● Set exercise
Locate and copy all lines bearing the word "writing".

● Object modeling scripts
=======

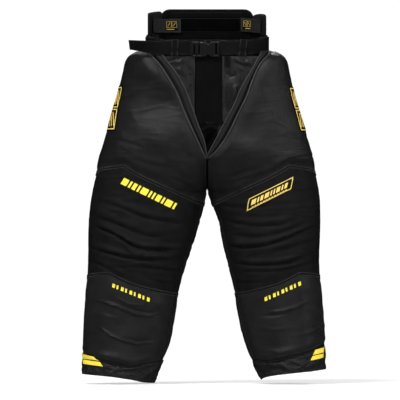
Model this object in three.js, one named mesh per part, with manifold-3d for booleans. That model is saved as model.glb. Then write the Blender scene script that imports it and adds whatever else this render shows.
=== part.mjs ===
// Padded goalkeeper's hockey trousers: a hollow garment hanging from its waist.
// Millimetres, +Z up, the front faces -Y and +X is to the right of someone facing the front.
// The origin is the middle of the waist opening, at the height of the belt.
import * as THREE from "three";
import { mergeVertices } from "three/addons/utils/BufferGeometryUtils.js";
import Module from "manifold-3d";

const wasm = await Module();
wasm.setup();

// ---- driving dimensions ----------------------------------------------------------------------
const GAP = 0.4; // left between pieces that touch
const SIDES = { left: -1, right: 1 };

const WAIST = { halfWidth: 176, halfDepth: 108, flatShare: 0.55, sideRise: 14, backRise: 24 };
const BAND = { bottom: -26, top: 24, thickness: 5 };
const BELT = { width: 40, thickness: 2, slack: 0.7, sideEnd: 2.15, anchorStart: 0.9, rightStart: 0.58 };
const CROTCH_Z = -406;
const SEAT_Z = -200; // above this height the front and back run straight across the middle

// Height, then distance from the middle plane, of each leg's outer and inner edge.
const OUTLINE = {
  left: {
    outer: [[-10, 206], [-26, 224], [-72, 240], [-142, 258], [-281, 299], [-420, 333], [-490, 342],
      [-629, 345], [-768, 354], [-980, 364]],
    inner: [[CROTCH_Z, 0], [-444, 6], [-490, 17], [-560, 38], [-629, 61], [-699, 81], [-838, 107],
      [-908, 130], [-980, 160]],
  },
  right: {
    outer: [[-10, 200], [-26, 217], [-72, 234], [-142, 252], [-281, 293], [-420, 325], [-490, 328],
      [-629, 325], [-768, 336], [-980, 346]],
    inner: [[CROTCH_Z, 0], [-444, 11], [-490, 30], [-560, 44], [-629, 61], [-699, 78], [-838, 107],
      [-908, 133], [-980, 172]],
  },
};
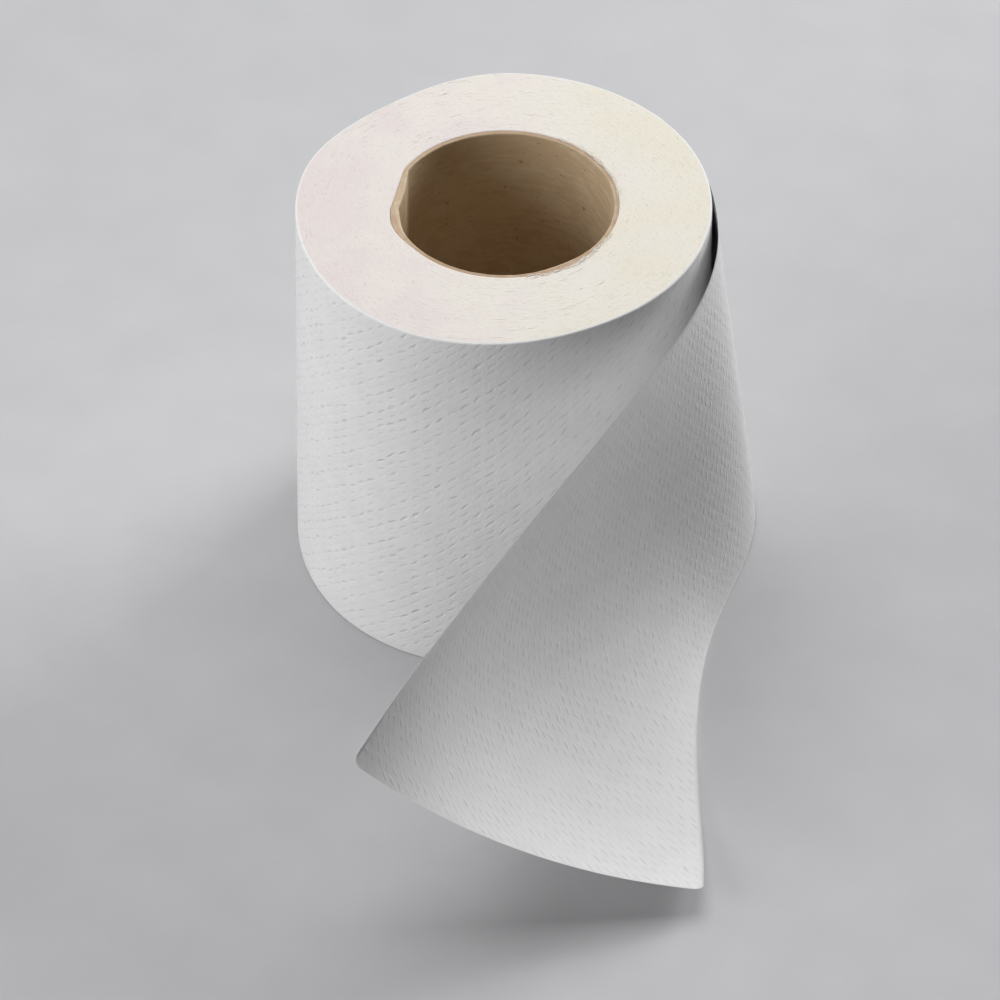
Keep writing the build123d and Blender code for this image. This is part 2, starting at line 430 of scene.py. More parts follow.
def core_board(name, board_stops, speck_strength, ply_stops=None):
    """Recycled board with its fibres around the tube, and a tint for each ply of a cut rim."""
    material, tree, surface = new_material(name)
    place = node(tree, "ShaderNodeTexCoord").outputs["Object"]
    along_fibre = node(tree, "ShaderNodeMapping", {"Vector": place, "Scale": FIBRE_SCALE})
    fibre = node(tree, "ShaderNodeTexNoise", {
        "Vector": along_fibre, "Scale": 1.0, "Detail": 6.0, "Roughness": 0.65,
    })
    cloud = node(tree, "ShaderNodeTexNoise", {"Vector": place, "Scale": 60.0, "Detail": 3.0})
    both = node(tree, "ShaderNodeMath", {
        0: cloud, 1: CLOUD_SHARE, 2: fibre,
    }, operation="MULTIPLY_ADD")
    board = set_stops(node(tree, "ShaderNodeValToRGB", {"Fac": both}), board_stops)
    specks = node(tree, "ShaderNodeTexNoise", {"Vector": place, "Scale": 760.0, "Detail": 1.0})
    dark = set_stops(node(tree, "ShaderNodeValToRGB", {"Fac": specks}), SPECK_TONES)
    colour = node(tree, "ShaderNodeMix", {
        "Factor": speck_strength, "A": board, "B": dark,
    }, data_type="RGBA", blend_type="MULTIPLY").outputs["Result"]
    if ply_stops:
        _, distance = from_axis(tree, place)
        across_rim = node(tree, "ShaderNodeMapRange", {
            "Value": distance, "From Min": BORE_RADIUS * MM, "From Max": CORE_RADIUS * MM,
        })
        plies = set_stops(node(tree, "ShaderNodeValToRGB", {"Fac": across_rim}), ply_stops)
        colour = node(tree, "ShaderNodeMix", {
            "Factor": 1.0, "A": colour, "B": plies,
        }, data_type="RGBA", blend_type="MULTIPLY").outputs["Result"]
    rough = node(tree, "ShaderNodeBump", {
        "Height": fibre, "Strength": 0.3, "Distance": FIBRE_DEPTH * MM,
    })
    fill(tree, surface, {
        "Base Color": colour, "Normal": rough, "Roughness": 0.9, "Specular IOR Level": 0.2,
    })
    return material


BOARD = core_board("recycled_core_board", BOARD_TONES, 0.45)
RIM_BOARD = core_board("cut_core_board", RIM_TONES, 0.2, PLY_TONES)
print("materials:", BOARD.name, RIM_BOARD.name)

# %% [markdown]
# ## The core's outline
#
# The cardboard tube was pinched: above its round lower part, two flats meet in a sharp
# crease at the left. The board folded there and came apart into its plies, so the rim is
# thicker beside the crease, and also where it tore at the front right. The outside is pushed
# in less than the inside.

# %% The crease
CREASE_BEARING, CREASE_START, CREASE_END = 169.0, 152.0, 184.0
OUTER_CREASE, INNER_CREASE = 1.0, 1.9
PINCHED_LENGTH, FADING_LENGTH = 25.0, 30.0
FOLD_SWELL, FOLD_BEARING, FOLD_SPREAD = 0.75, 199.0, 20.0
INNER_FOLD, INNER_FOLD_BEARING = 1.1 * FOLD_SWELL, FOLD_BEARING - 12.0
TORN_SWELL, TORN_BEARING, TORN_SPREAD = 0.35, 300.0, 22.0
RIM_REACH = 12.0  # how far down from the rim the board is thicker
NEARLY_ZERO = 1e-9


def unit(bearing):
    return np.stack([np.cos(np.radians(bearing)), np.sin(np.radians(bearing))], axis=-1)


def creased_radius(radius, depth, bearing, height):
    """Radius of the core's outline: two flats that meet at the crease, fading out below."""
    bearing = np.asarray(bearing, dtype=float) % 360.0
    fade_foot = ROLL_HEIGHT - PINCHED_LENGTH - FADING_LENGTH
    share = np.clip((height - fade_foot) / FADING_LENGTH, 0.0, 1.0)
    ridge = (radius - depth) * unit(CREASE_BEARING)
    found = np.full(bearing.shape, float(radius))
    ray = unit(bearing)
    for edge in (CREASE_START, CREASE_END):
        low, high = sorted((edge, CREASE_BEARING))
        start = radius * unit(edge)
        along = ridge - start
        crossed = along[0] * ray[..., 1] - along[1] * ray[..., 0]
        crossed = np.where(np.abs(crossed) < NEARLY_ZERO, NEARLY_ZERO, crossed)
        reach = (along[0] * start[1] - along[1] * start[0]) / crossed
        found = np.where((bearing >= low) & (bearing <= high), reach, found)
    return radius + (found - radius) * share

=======

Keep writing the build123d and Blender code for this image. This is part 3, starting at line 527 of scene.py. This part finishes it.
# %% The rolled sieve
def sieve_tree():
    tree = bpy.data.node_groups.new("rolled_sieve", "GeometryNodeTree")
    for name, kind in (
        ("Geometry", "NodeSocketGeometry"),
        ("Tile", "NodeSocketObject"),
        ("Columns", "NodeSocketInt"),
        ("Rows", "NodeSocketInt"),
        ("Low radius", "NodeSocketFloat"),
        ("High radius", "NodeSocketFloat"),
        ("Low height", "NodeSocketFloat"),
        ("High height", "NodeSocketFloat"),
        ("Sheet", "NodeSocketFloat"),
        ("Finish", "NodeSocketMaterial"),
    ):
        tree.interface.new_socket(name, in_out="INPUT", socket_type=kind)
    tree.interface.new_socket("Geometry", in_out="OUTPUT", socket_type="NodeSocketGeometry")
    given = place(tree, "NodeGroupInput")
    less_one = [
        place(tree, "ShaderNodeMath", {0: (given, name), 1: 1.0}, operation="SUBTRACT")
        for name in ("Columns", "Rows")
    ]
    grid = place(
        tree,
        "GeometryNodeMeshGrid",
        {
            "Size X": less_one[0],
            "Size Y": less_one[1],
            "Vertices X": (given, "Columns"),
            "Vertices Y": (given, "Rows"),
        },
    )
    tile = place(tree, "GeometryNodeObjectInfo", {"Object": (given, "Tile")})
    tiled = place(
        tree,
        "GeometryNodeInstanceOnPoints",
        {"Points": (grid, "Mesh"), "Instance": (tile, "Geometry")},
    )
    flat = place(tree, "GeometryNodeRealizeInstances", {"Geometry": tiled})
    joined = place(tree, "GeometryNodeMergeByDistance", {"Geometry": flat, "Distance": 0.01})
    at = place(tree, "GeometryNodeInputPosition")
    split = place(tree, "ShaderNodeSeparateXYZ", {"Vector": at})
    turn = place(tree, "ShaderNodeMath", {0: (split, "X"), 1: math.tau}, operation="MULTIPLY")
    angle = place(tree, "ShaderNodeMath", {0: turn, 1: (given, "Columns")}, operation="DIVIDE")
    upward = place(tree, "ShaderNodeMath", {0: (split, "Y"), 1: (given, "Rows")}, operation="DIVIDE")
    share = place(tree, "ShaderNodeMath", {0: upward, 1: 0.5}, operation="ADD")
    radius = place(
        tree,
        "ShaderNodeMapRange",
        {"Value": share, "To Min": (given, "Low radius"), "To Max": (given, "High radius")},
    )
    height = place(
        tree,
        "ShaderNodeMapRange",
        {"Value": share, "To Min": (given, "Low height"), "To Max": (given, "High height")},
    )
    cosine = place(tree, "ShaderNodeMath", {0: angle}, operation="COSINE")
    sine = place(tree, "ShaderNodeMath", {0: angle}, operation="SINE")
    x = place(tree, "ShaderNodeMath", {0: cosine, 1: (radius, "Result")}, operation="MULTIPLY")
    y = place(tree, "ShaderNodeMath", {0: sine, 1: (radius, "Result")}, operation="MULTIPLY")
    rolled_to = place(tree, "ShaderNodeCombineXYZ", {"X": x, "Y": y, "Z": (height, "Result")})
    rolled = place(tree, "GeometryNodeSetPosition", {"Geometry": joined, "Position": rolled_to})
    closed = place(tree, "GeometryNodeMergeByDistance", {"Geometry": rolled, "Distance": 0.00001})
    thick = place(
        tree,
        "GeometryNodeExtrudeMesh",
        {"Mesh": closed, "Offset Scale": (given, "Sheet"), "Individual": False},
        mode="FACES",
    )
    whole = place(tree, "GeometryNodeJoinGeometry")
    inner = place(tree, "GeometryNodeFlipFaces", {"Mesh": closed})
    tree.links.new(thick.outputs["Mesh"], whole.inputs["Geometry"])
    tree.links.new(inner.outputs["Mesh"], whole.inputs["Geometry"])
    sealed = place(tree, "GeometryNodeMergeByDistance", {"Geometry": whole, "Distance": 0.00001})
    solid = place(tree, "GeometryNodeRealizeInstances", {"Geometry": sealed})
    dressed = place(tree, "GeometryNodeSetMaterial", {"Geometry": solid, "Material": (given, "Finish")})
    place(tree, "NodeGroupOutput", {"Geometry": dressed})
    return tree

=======

● Full response
Keep writing the build123d and Blender code for this image. This is part 2, starting at line 430 of scene.py. More parts follow.
Keep writing the build123d and Blender code for this image. This is part 3, starting at line 527 of scene.py. This part finishes it.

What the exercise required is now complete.